Q1. What is Generally Accepted Accounting Principle (GAAP)?
Ans: Accounting is the language of business. To make the language convey, the same meaning to all people, accountants all over the world have developed certain rules, regulations, procedures and conventions which represent a consensus view by the profession of good accounting practices and procedures are generally referred to as Generally Accepted Accounting Principle.

Q2. What are the features of Accounting Principles?
Ans: Following are the features of Accounting Principles:
a. Man made: Accounting principles are manmade. They are not tested in a laboratory; therefore, they do not have authoritativeness, as universal principles like other natural sciences viz., Physics, chemistry, botany etc.
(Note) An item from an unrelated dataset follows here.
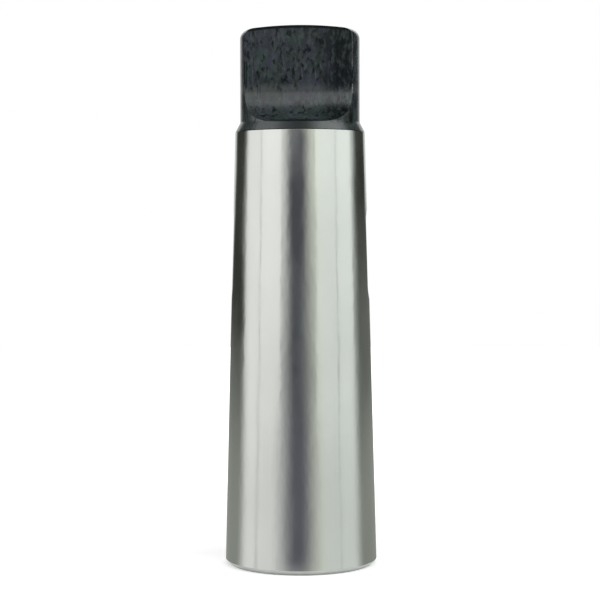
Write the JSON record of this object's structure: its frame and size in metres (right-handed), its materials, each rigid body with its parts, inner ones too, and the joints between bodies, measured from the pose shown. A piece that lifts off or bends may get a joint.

b. Objectivity: It means accounting principles must be based on facts and free from personal bias or judgement of the individual who prepares the statements.

c. Relevance: Accounting principles must be relevant and useful to the person who is using financial statements.

d. Feasibility: The accounting principles should be practicable or feasible. In case principle is sound theoretically but its application is difficult, then the principle does not have much value.

Q3. Write short notes on:
1. Accounting Principle
The term principle refers to fundamental believe or a general truth which once established does not change. The accounting principles are usually the concept of conventions which have been adopted as a general guide by the accounting profession. Some accountants prefer to use the term standard instead of using the word principle. Accounting principle can be classified into two categories:
a. Accounting concept.
b. Accounting convention.

Accounting concept: Accounting concept may be considered as postulates i.e., basic assumption or condition upon which the science of accounting is based. Any abstract ideas surviving a systematized function are regarded as concept.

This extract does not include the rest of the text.